The word was deliberately created after the Second World War[When?] to hitchhike on its more famous German cousin. The famine became a rallying point for Ukrainian nationalism, both during the Cold War and especially after the coup and tensions with Russia after 2014.

First Reporting

The roots of the famine-genocide campaign lay in a series of articles written by "noted journalist, traveller and student of Russian affairs" Thomas Walker for the Hearst press in 1935. The articles described the horrific famine of 1932-33 in Ukraine, while photographs, accompanying the stories, portrayed desperate victims of the famine.
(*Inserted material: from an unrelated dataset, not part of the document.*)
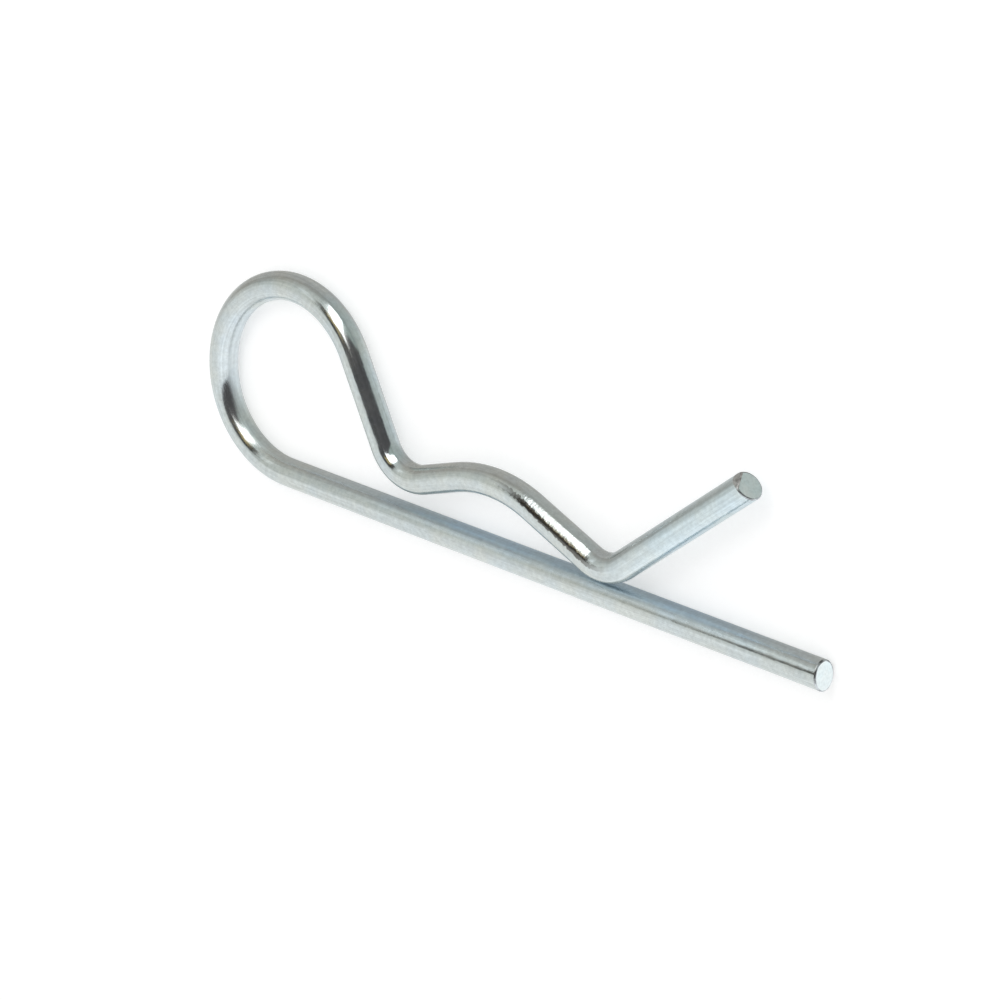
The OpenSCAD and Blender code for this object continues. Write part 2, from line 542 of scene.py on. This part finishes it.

The material and the photographs were truly impressive, but, as it turned out later "noted" journalist Thomas Walker had never visited Ukraine in 1932-1933, furthermore, he never existed.[3] As for the photographs, US investigative journalists revealed in 1935 that some of them were taken in war-torn areas of Europe just after the First World War, others depicted the Volga famine victims of 1921-1922 in Russia.

The numbers game

The Russian Empire had suffered from periodic devastating famines since the end of 19th century, long before Bolsheviks came to power in 1917. Then there was a series of famines in 1920-21, 1924, 1927 and 1928. The 1933 famine, the last in the Soviet Union, happened not just in the Ukraine, but also in the Lower Volga and the North Caucasus. According to some estimates, during the famine of 1932-1933 about three million people died (both from famine and epidemics) in the USSR, while one third of them died in Ukraine.

Because of Cold War needs, the number of "Holodomor"-victims grew by leaps and bounds and reached almost ten million people.

Eventually, in 1986 British writer Robert Conquest published a book entitled "Harvest of Sorrow: Soviet Collectivization and the Terror Famine." Conquest's book, a former employee of the IRD (Information Research Department) — the British Secret Service disinformation project aimed against Soviet Russia — bore little, if any, relation to reality.